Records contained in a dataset
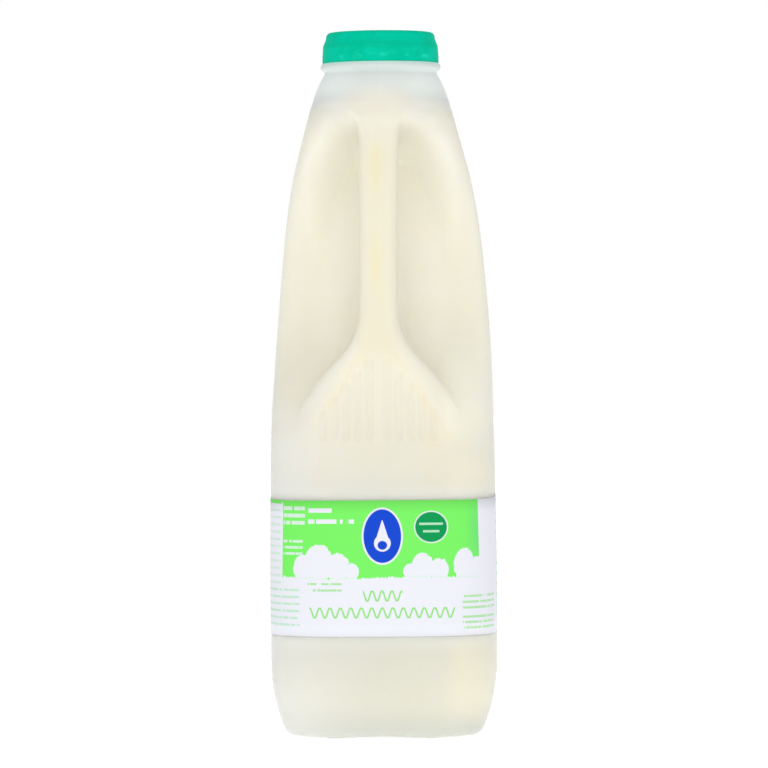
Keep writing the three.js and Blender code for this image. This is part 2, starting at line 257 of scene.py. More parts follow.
def new_object(name: str, mesh: bmesh.types.BMesh) -> bpy.types.Object:
    """Object at the origin with a mesh.

    Args:
        name: Name of the piece.
        mesh: Its mesh, which is freed.

    Returns:
        The object, shaded smooth.
    """
    data = bpy.data.meshes.new(name)
    mesh.to_mesh(data)
    mesh.free()
    data.polygons.foreach_set("use_smooth", [True] * len(data.polygons))
    piece = bpy.data.objects.new(name, data)
    bpy.context.scene.collection.objects.link(piece)
    return piece


def united(*shapes: bmesh.types.BMesh) -> bmesh.types.BMesh:
    """Union of two closed shapes.

    Args:
        shapes: The two, which are freed.

    Returns:
        The joined shape.
    """
    base, tool = (new_object("join", shape) for shape in shapes)
    join = base.modifiers.new("join", "BOOLEAN")
    join.operation, join.object, join.solver = "UNION", tool, "EXACT"
    result = bmesh.new()
    result.from_mesh(base.evaluated_get(bpy.context.evaluated_depsgraph_get()).to_mesh())
    for piece in (base, tool):
        data = piece.data
        bpy.data.objects.remove(piece)
        bpy.data.meshes.remove(data)
    return result


@dataclass(frozen=True)
class GripGrooves:
    """Upright grooves in the gable's panel, in two equal groups beside its middle, in millimetres."""

    groups: int = 5
    first: float = 3.15
    pitch: float = 4.1
    half_width: float = 1.95
    depth: float = 0.62
    bottom: float = 104.6
    top: float = 137.4
    top_fall: float = 1.04

    def depth_at(self, x: float, z: float) -> float:
        """Depth of the grooves at a place of the panel.

        Args:
            x: Distance from the middle.
            z: Height.

        Returns:
            Depth below the panel.
        """
        place = round(clamp((abs(x) - self.first) / self.pitch, 0, self.groups - 1))
        middle = self.first + place * self.pitch
        top = self.top - self.top_fall * middle - self.half_width
        beyond = max(self.bottom + self.half_width - z, z - top, 0.0)
        away = math.hypot(abs(x) - middle, beyond) / self.half_width
        return self.depth * (1 - soft_step(away, 0.2, 1.0))


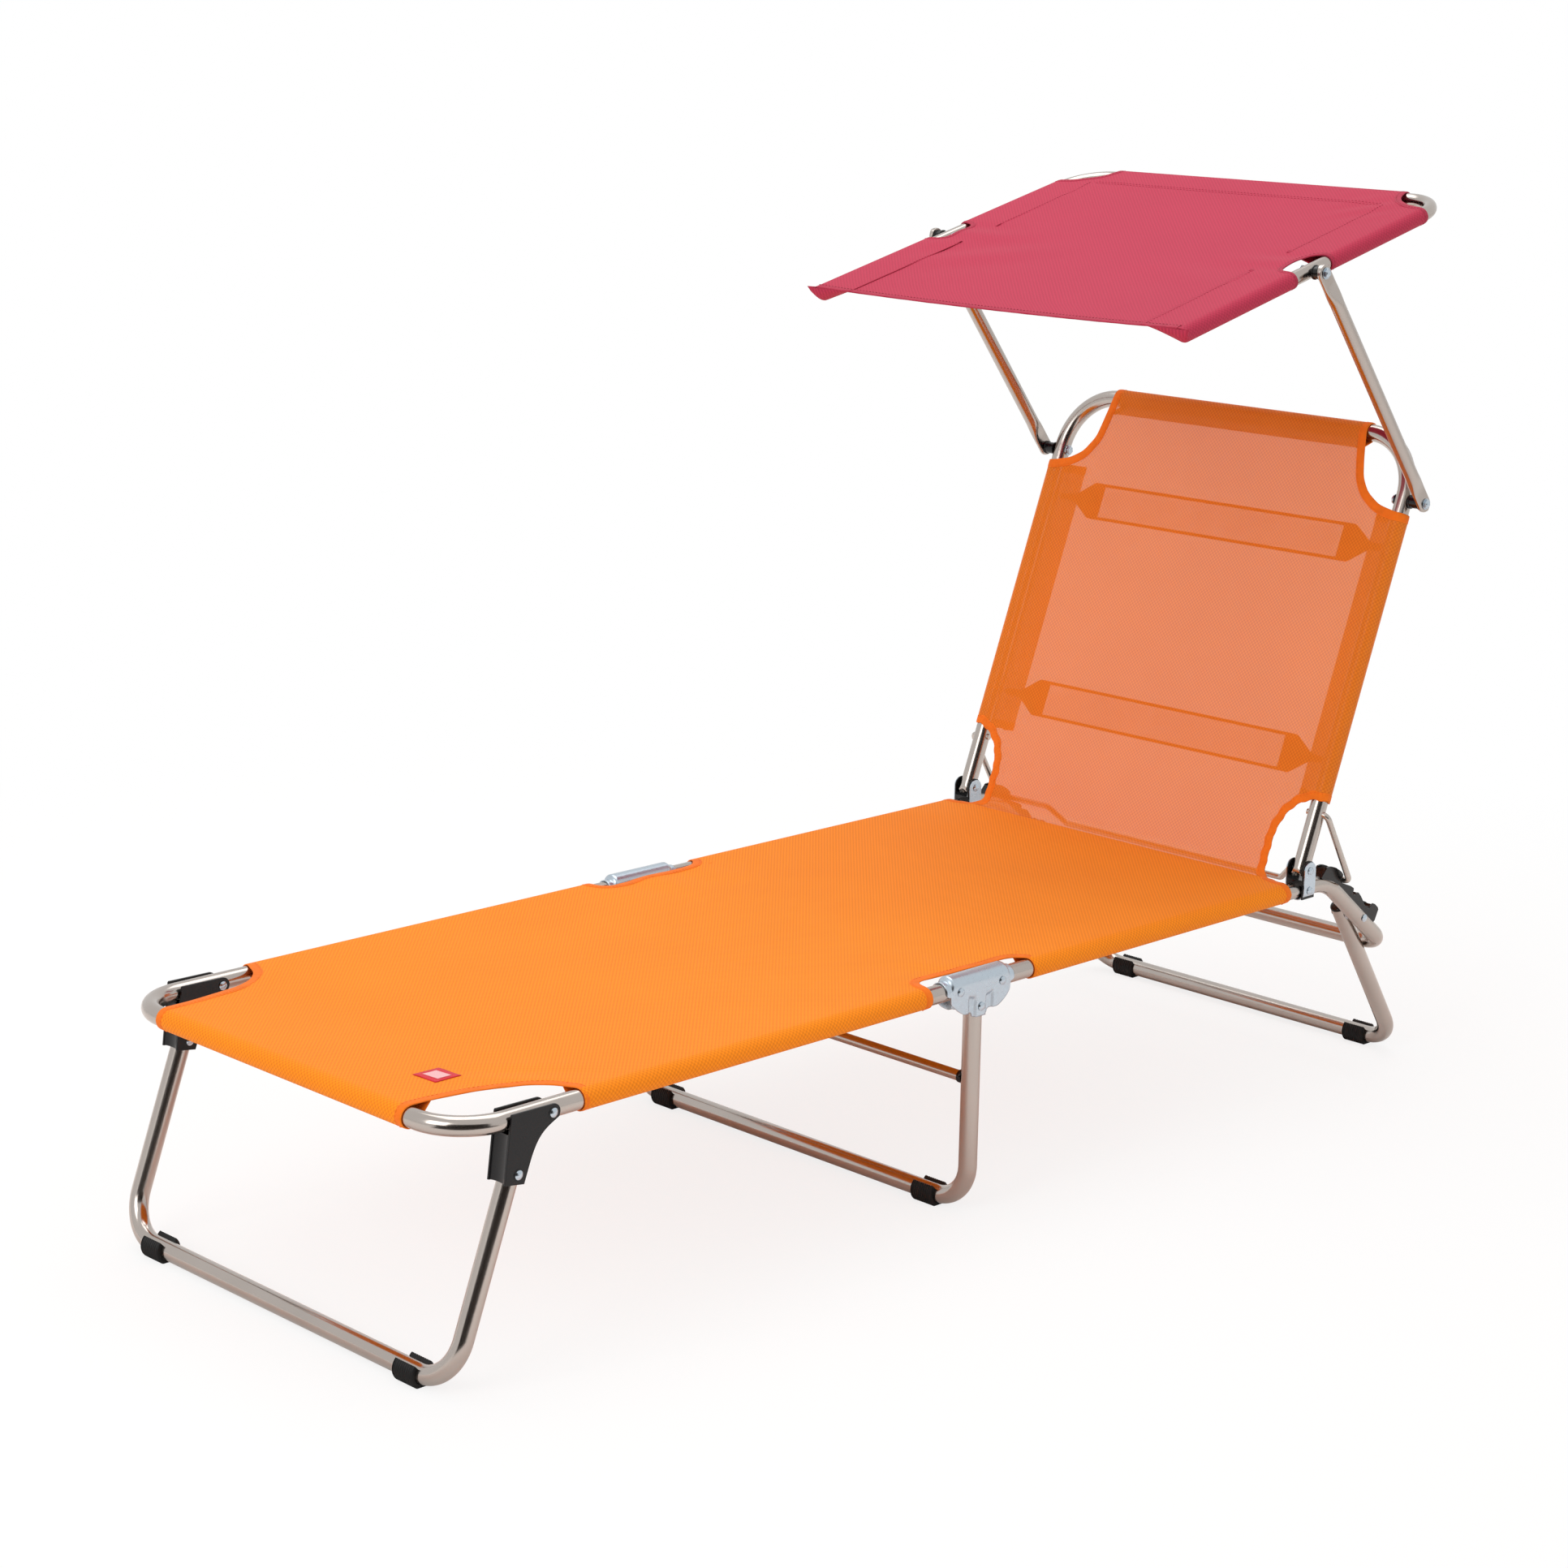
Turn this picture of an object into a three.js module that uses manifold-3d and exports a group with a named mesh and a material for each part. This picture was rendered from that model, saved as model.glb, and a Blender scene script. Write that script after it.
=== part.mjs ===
// Folding sun lounger with a sunshade canopy, in millimetres.
// +Z is up and +Y points to the head end. The pieces are placed from the foot bar's centre line,
// and the finished object stands on the floor with its middle over the origin.
import * as THREE from 'three';
import { mergeVertices } from 'three/addons/utils/BufferGeometryUtils.js';
import Module from 'manifold-3d';

const wasm = await Module();
wasm.setup();

// Clearances and overruns
const fitGap = 0.3;
const cutOverrun = 6;
const weldDistance = 0.001;

// Facets of round shapes
const tubeSides = 16;
const boreSides = 8;
const rivetSides = 8;
const hexSides = 6;
const bendSteps = 4;
const archSteps = 8;

// Bed tubes and rails
const tubeRadius = 11;
const tubeWall = 1.5;
const railHalf = 289;
const railHeight = 284;
const footCornerRadius = 63;

// Fold at the middle: two pivots, one on each side of the middle leg
const midLegY = 766;
const foldOffset = 35.5;
const footFoldY = midLegY - foldOffset;
const seatFoldY = midLegY + foldOffset;

// Head end of the seat frame, where the rails bend down to the crossbar
const slantAngle = THREE.MathUtils.degToRad(39.2);
const slantLength = 175.6;
const railBendRadius = 80;
const crossbarCornerRadius = 32;

// Floor bars and rubber feet
const footSole = 3;
const floorBarHeight = tubeRadius + footSole;
const footOuterRadius = 15.5;
const footLength = 27;
const footOpening = THREE.MathUtils.degToRad(84);
const footArcSteps = 9;
const frontFootInset = 61;
const midFootInset = 60;
const rearFootInset = 57.5;

// Rivets: shank, domed head and its flat top
const shankRadius = 3;
const headRadius = 5.2;
const headTopRadius = 3;
const headHeight = 2.4;

// Front leg
const frontPivotY = 117;
const frontLegLean = THREE.MathUtils.degToRad(20.15);
const frontLegOffset = 24.6;
const frontLegTop = 26.1;
const frontLegRivet = 68.7;
const frontLegBendRadius = 50;

// Front leg bracket, a moulded channel that straddles the rail and holds the leg
const bracketSideGap = 0.9;
const bracketWall = 2.5;
const bracketReach = 56;
const bracketRise = 10;
const bracketFrontDrop = 64;
const bracketFrontSetback = 64.8;
const bracketEyeRadius = 9.4;
const bracketEdgeShares = [[-0.12, -0.2], [-0.24, -0.27], [-0.36, -0.38], [-0.45, -0.51], [-0.52, -0.64], [-0.7, -1.06]];

// Middle leg, its brace and the pressed hinge housing over the fold
const midLegTopDrop = 14;
const midLegBendRadius = 48;
const midLegRivetDrop = 24;
const braceRadius = 6.5;
const braceHeight = 168;
const housingSideGap = 1;
const housingSheet = 1.8;
const housingRise = 4.5;
const foldEndReach = 7.4;
const housingHalfLength = 50;
const housingNeckHalf = 57;
const housingDrop = 36;
const housingNeckShare = 0.1;
const housingEdgeShares = [[1, 0.39], [0.62, 0.78], [0.28, 0.83], [0.26, 1]];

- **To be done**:
Reproduce exactly the lines from the beginning of the entries above up to and including the line that contains "return self.depth *".

- **Correct answer**:
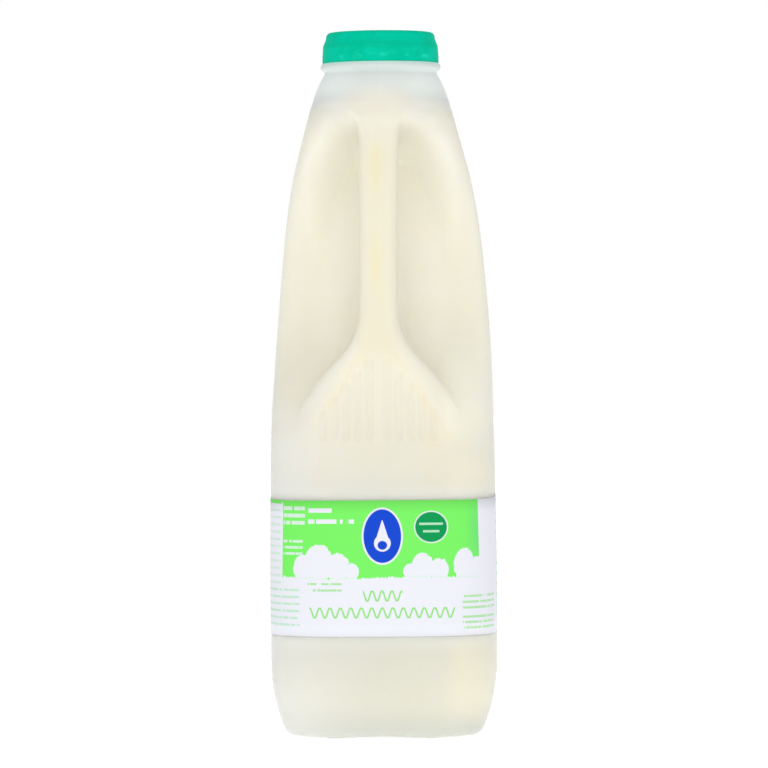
Keep writing the three.js and Blender code for this image. This is part 2, starting at line 257 of scene.py. More parts follow.
def new_object(name: str, mesh: bmesh.types.BMesh) -> bpy.types.Object:
    """Object at the origin with a mesh.

    Args:
        name: Name of the piece.
        mesh: Its mesh, which is freed.

    Returns:
        The object, shaded smooth.
    """
    data = bpy.data.meshes.new(name)
    mesh.to_mesh(data)
    mesh.free()
    data.polygons.foreach_set("use_smooth", [True] * len(data.polygons))
    piece = bpy.data.objects.new(name, data)
    bpy.context.scene.collection.objects.link(piece)
    return piece


def united(*shapes: bmesh.types.BMesh) -> bmesh.types.BMesh:
    """Union of two closed shapes.

    Args:
        shapes: The two, which are freed.

    Returns:
        The joined shape.
    """
    base, tool = (new_object("join", shape) for shape in shapes)
    join = base.modifiers.new("join", "BOOLEAN")
    join.operation, join.object, join.solver = "UNION", tool, "EXACT"
    result = bmesh.new()
    result.from_mesh(base.evaluated_get(bpy.context.evaluated_depsgraph_get()).to_mesh())
    for piece in (base, tool):
        data = piece.data
        bpy.data.objects.remove(piece)
        bpy.data.meshes.remove(data)
    return result


@dataclass(frozen=True)
class GripGrooves:
    """Upright grooves in the gable's panel, in two equal groups beside its middle, in millimetres."""

    groups: int = 5
    first: float = 3.15
    pitch: float = 4.1
    half_width: float = 1.95
    depth: float = 0.62
    bottom: float = 104.6
    top: float = 137.4
    top_fall: float = 1.04

    def depth_at(self, x: float, z: float) -> float:
        """Depth of the grooves at a place of the panel.

        Args:
            x: Distance from the middle.
            z: Height.

        Returns:
            Depth below the panel.
        """
        place = round(clamp((abs(x) - self.first) / self.pitch, 0, self.groups - 1))
        middle = self.first + place * self.pitch
        top = self.top - self.top_fall * middle - self.half_width
        beyond = max(self.bottom + self.half_width - z, z - top, 0.0)
        away = math.hypot(abs(x) - middle, beyond) / self.half_width
        return self.depth * (1 - soft_step(away, 0.2, 1.0))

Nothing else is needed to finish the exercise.